EXERCISE TASK — The records that follow need to be output exactly as they are.

DATA FOR THIS EXERCISE —
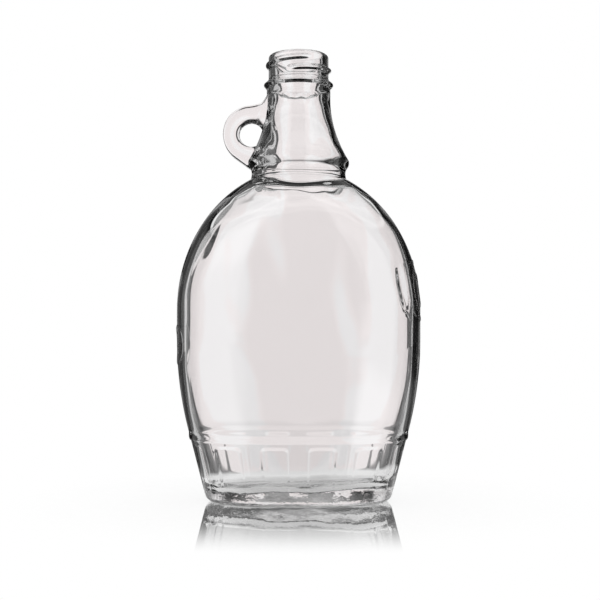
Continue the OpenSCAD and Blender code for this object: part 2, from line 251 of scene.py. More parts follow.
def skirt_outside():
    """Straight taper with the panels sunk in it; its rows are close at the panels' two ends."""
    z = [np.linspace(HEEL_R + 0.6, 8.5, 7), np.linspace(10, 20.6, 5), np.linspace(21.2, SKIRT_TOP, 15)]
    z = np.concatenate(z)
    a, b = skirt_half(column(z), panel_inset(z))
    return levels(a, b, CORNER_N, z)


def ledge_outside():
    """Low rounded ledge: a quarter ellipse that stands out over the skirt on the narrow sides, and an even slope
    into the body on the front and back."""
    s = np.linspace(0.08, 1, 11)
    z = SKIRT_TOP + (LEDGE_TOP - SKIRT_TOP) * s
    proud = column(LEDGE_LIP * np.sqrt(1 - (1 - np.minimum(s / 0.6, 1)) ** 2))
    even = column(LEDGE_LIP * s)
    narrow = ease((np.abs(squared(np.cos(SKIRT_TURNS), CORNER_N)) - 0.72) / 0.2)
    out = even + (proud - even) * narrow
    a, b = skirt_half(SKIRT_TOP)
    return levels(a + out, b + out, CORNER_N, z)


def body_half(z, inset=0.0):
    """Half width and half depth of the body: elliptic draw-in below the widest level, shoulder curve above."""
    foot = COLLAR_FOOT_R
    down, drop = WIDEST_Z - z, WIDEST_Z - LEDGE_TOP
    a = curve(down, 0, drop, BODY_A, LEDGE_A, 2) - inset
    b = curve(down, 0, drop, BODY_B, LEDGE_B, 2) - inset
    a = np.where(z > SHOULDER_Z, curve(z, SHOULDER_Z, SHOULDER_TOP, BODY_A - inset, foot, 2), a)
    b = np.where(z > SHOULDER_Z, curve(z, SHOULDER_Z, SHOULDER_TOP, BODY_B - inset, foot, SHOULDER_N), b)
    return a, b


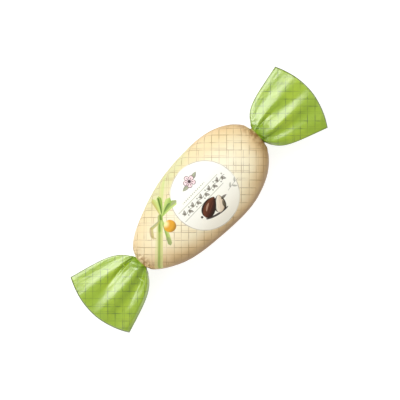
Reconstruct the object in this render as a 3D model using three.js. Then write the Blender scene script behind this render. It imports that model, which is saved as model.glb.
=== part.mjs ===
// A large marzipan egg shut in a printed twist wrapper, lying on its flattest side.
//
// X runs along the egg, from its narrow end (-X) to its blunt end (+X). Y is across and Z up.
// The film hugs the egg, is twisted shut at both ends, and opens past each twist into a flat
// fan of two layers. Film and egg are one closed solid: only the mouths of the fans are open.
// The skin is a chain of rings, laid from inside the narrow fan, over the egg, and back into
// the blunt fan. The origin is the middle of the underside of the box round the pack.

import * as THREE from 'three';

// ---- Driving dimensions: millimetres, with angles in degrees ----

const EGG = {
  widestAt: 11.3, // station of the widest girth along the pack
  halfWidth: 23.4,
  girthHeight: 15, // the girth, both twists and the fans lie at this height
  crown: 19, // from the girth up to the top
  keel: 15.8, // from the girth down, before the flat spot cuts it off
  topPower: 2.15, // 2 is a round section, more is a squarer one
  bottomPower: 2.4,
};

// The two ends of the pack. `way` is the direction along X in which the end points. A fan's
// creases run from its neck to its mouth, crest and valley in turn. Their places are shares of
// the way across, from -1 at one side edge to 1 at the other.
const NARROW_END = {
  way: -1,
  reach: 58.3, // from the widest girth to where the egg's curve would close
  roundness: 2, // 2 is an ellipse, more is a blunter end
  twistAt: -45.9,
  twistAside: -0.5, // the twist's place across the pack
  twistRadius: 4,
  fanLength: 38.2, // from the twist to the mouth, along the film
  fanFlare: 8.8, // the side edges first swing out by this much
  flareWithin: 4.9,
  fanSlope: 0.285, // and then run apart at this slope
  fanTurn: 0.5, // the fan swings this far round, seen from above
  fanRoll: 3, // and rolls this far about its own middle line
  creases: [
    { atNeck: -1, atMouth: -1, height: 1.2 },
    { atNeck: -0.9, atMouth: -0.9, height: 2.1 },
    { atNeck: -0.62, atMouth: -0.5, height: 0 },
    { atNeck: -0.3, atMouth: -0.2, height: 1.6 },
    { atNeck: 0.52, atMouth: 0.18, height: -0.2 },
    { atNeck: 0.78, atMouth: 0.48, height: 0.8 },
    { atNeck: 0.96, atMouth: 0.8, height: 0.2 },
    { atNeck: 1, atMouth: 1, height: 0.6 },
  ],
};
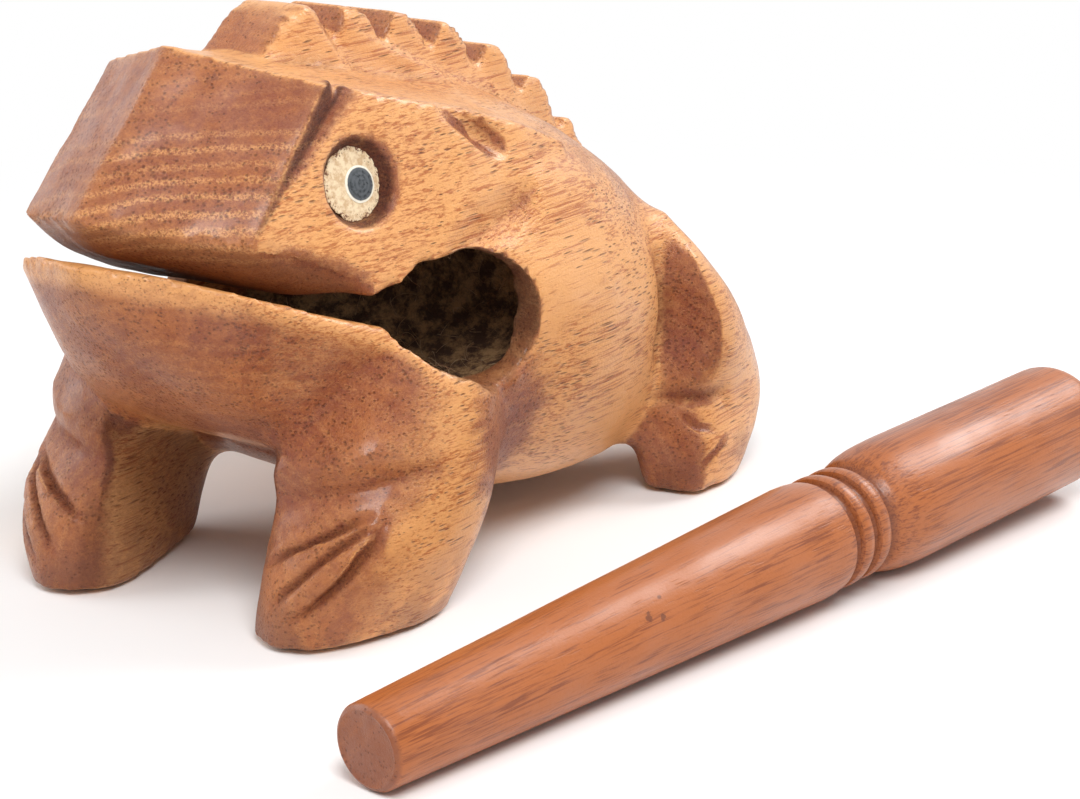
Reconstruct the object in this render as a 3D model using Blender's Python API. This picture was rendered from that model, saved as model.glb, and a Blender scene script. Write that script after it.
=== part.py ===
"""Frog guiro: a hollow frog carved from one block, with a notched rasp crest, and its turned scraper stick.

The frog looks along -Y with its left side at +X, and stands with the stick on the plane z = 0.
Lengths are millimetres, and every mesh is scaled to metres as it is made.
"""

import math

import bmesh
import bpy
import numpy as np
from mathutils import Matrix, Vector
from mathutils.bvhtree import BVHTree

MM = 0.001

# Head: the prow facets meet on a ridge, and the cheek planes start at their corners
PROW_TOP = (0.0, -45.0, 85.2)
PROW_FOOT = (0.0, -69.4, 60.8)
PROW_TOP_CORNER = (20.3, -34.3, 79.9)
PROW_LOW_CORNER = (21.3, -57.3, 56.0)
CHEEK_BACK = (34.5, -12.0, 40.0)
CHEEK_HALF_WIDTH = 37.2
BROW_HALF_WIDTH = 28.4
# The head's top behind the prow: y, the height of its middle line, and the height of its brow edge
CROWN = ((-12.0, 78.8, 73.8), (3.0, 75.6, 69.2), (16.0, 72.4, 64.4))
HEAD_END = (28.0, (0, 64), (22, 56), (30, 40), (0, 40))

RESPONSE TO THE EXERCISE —
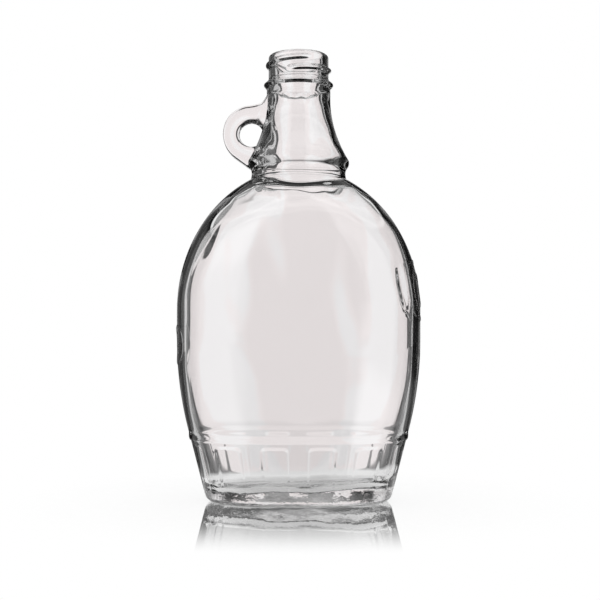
Continue the OpenSCAD and Blender code for this object: part 2, from line 251 of scene.py. More parts follow.
def skirt_outside():
    """Straight taper with the panels sunk in it; its rows are close at the panels' two ends."""
    z = [np.linspace(HEEL_R + 0.6, 8.5, 7), np.linspace(10, 20.6, 5), np.linspace(21.2, SKIRT_TOP, 15)]
    z = np.concatenate(z)
    a, b = skirt_half(column(z), panel_inset(z))
    return levels(a, b, CORNER_N, z)


def ledge_outside():
    """Low rounded ledge: a quarter ellipse that stands out over the skirt on the narrow sides, and an even slope
    into the body on the front and back."""
    s = np.linspace(0.08, 1, 11)
    z = SKIRT_TOP + (LEDGE_TOP - SKIRT_TOP) * s
    proud = column(LEDGE_LIP * np.sqrt(1 - (1 - np.minimum(s / 0.6, 1)) ** 2))
    even = column(LEDGE_LIP * s)
    narrow = ease((np.abs(squared(np.cos(SKIRT_TURNS), CORNER_N)) - 0.72) / 0.2)
    out = even + (proud - even) * narrow
    a, b = skirt_half(SKIRT_TOP)
    return levels(a + out, b + out, CORNER_N, z)


def body_half(z, inset=0.0):
    """Half width and half depth of the body: elliptic draw-in below the widest level, shoulder curve above."""
    foot = COLLAR_FOOT_R
    down, drop = WIDEST_Z - z, WIDEST_Z - LEDGE_TOP
    a = curve(down, 0, drop, BODY_A, LEDGE_A, 2) - inset
    b = curve(down, 0, drop, BODY_B, LEDGE_B, 2) - inset
    a = np.where(z > SHOULDER_Z, curve(z, SHOULDER_Z, SHOULDER_TOP, BODY_A - inset, foot, 2), a)
    b = np.where(z > SHOULDER_Z, curve(z, SHOULDER_Z, SHOULDER_TOP, BODY_B - inset, foot, SHOULDER_N), b)
    return a, b


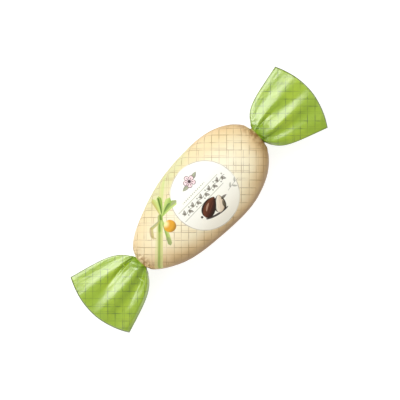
Reconstruct the object in this render as a 3D model using three.js. Then write the Blender scene script behind this render. It imports that model, which is saved as model.glb.
=== part.mjs ===
// A large marzipan egg shut in a printed twist wrapper, lying on its flattest side.
//
// X runs along the egg, from its narrow end (-X) to its blunt end (+X). Y is across and Z up.
// The film hugs the egg, is twisted shut at both ends, and opens past each twist into a flat
// fan of two layers. Film and egg are one closed solid: only the mouths of the fans are open.
// The skin is a chain of rings, laid from inside the narrow fan, over the egg, and back into
// the blunt fan. The origin is the middle of the underside of the box round the pack.

import * as THREE from 'three';

// ---- Driving dimensions: millimetres, with angles in degrees ----

const EGG = {
  widestAt: 11.3, // station of the widest girth along the pack
  halfWidth: 23.4,
  girthHeight: 15, // the girth, both twists and the fans lie at this height
  crown: 19, // from the girth up to the top
  keel: 15.8, // from the girth down, before the flat spot cuts it off
  topPower: 2.15, // 2 is a round section, more is a squarer one
  bottomPower: 2.4,
};

// The two ends of the pack. `way` is the direction along X in which the end points. A fan's
// creases run from its neck to its mouth, crest and valley in turn. Their places are shares of
// the way across, from -1 at one side edge to 1 at the other.
const NARROW_END = {
  way: -1,
  reach: 58.3, // from the widest girth to where the egg's curve would close
  roundness: 2, // 2 is an ellipse, more is a blunter end
  twistAt: -45.9,
  twistAside: -0.5, // the twist's place across the pack
  twistRadius: 4,
  fanLength: 38.2, // from the twist to the mouth, along the film
  fanFlare: 8.8, // the side edges first swing out by this much
  flareWithin: 4.9,
  fanSlope: 0.285, // and then run apart at this slope
  fanTurn: 0.5, // the fan swings this far round, seen from above
  fanRoll: 3, // and rolls this far about its own middle line
  creases: [
    { atNeck: -1, atMouth: -1, height: 1.2 },
    { atNeck: -0.9, atMouth: -0.9, height: 2.1 },
    { atNeck: -0.62, atMouth: -0.5, height: 0 },
    { atNeck: -0.3, atMouth: -0.2, height: 1.6 },
    { atNeck: 0.52, atMouth: 0.18, height: -0.2 },
    { atNeck: 0.78, atMouth: 0.48, height: 0.8 },
    { atNeck: 0.96, atMouth: 0.8, height: 0.2 },
    { atNeck: 1, atMouth: 1, height: 0.6 },
  ],
};
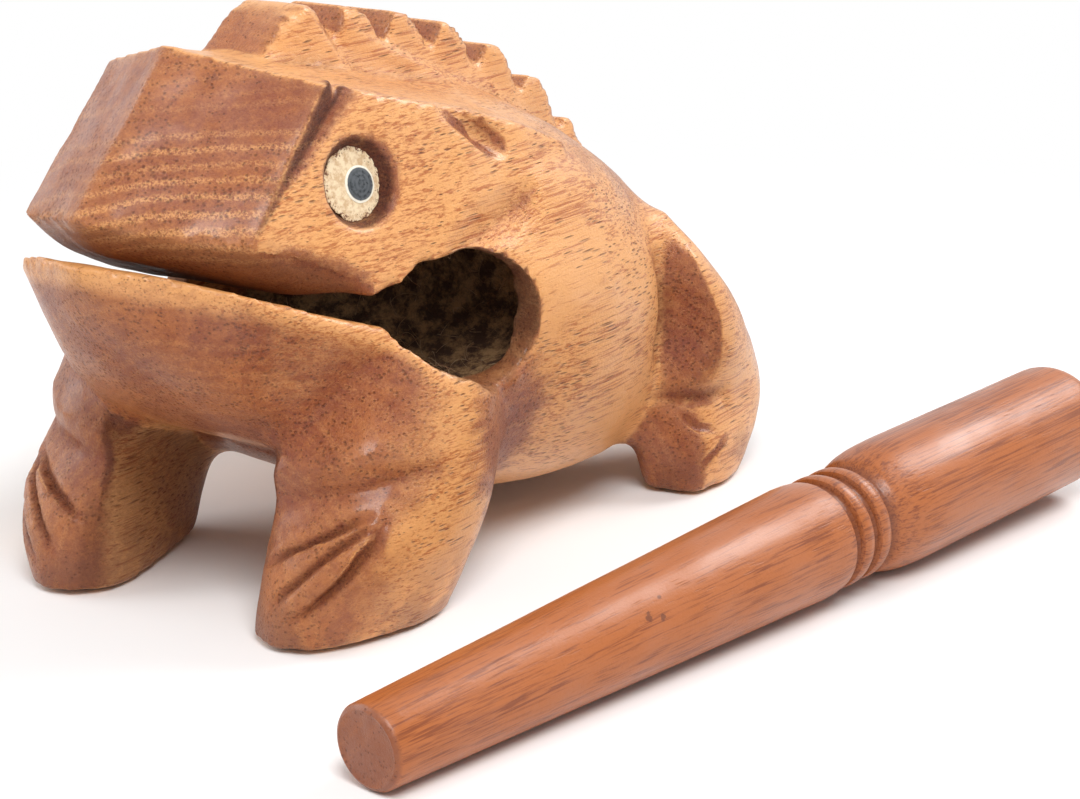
Reconstruct the object in this render as a 3D model using Blender's Python API. This picture was rendered from that model, saved as model.glb, and a Blender scene script. Write that script after it.
=== part.py ===
"""Frog guiro: a hollow frog carved from one block, with a notched rasp crest, and its turned scraper stick.

The frog looks along -Y with its left side at +X, and stands with the stick on the plane z = 0.
Lengths are millimetres, and every mesh is scaled to metres as it is made.
"""

import math

import bmesh
import bpy
import numpy as np
from mathutils import Matrix, Vector
from mathutils.bvhtree import BVHTree

MM = 0.001

# Head: the prow facets meet on a ridge, and the cheek planes start at their corners
PROW_TOP = (0.0, -45.0, 85.2)
PROW_FOOT = (0.0, -69.4, 60.8)
PROW_TOP_CORNER = (20.3, -34.3, 79.9)
PROW_LOW_CORNER = (21.3, -57.3, 56.0)
CHEEK_BACK = (34.5, -12.0, 40.0)
CHEEK_HALF_WIDTH = 37.2
BROW_HALF_WIDTH = 28.4
# The head's top behind the prow: y, the height of its middle line, and the height of its brow edge
CROWN = ((-12.0, 78.8, 73.8), (3.0, 75.6, 69.2), (16.0, 72.4, 64.4))
HEAD_END = (28.0, (0, 64), (22, 56), (30, 40), (0, 40))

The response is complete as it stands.